• **Exercise instructions**:
Output a verbatim copy of the data, cut off after the line that contains "5.4, along: 10.8".
-.-.-
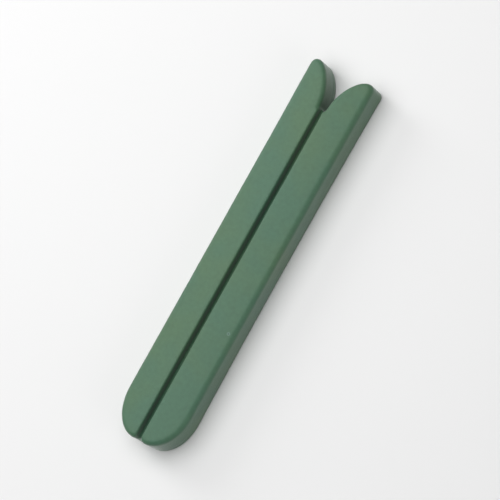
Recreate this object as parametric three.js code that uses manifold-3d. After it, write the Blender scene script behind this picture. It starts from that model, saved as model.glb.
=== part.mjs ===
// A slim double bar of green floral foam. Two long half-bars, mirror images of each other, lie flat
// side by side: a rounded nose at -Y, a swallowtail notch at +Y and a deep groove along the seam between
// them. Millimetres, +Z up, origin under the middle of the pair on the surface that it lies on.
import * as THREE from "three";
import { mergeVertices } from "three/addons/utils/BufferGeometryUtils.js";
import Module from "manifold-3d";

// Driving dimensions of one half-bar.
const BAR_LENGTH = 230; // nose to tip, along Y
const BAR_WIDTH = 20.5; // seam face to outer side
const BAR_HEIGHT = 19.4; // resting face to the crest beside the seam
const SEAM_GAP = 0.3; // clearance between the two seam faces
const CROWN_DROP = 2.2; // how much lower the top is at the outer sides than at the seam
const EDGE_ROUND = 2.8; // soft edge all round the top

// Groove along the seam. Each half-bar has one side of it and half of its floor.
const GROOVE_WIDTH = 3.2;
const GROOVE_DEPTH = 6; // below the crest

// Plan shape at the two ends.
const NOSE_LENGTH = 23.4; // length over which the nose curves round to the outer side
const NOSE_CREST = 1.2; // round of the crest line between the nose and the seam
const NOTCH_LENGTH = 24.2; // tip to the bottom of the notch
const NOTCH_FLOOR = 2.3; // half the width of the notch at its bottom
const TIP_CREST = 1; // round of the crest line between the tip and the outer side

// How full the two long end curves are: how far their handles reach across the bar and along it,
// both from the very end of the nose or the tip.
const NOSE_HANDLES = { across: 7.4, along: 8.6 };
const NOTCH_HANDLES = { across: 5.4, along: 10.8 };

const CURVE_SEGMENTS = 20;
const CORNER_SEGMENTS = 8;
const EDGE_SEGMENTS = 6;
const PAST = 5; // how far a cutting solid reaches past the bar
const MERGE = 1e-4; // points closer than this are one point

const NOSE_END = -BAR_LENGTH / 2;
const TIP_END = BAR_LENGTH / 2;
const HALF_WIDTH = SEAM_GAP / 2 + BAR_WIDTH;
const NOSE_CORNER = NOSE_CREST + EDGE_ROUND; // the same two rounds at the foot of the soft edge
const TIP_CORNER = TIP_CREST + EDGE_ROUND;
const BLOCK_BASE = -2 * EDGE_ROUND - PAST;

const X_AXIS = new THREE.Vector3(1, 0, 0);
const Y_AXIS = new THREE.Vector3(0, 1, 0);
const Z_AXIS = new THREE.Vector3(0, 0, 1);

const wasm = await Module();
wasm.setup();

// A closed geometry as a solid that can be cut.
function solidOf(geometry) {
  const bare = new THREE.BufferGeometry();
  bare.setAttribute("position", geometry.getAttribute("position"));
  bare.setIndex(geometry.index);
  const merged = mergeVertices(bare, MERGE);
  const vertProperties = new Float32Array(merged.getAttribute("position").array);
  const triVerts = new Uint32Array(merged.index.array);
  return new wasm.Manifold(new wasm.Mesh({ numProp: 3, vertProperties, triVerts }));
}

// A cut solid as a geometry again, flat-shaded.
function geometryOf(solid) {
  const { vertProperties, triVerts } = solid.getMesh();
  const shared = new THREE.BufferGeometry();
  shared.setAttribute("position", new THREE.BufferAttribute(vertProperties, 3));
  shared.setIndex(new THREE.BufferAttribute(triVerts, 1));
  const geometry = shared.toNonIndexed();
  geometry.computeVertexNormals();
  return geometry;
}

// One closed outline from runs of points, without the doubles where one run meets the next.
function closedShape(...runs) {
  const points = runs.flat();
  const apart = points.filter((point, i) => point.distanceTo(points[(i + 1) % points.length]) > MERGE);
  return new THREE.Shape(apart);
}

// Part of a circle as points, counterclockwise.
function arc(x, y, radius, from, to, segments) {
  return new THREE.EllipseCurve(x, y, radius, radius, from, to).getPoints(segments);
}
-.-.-
• **Written solution**:
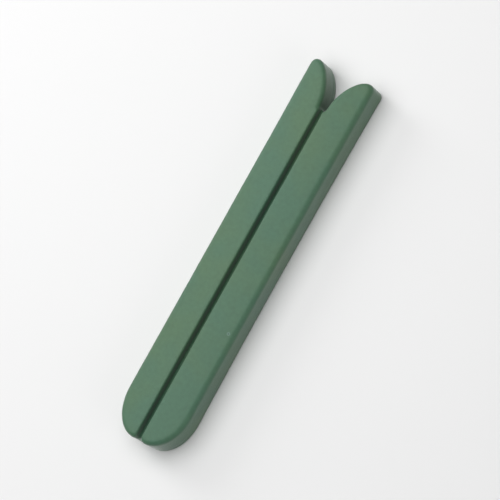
Recreate this object as parametric three.js code that uses manifold-3d. After it, write the Blender scene script behind this picture. It starts from that model, saved as model.glb.
=== part.mjs ===
// A slim double bar of green floral foam. Two long half-bars, mirror images of each other, lie flat
// side by side: a rounded nose at -Y, a swallowtail notch at +Y and a deep groove along the seam between
// them. Millimetres, +Z up, origin under the middle of the pair on the surface that it lies on.
import * as THREE from "three";
import { mergeVertices } from "three/addons/utils/BufferGeometryUtils.js";
import Module from "manifold-3d";

// Driving dimensions of one half-bar.
const BAR_LENGTH = 230; // nose to tip, along Y
const BAR_WIDTH = 20.5; // seam face to outer side
const BAR_HEIGHT = 19.4; // resting face to the crest beside the seam
const SEAM_GAP = 0.3; // clearance between the two seam faces
const CROWN_DROP = 2.2; // how much lower the top is at the outer sides than at the seam
const EDGE_ROUND = 2.8; // soft edge all round the top

// Groove along the seam. Each half-bar has one side of it and half of its floor.
const GROOVE_WIDTH = 3.2;
const GROOVE_DEPTH = 6; // below the crest

// Plan shape at the two ends.
const NOSE_LENGTH = 23.4; // length over which the nose curves round to the outer side
const NOSE_CREST = 1.2; // round of the crest line between the nose and the seam
const NOTCH_LENGTH = 24.2; // tip to the bottom of the notch
const NOTCH_FLOOR = 2.3; // half the width of the notch at its bottom
const TIP_CREST = 1; // round of the crest line between the tip and the outer side

// How full the two long end curves are: how far their handles reach across the bar and along it,
// both from the very end of the nose or the tip.
const NOSE_HANDLES = { across: 7.4, along: 8.6 };
const NOTCH_HANDLES = { across: 5.4, along: 10.8 };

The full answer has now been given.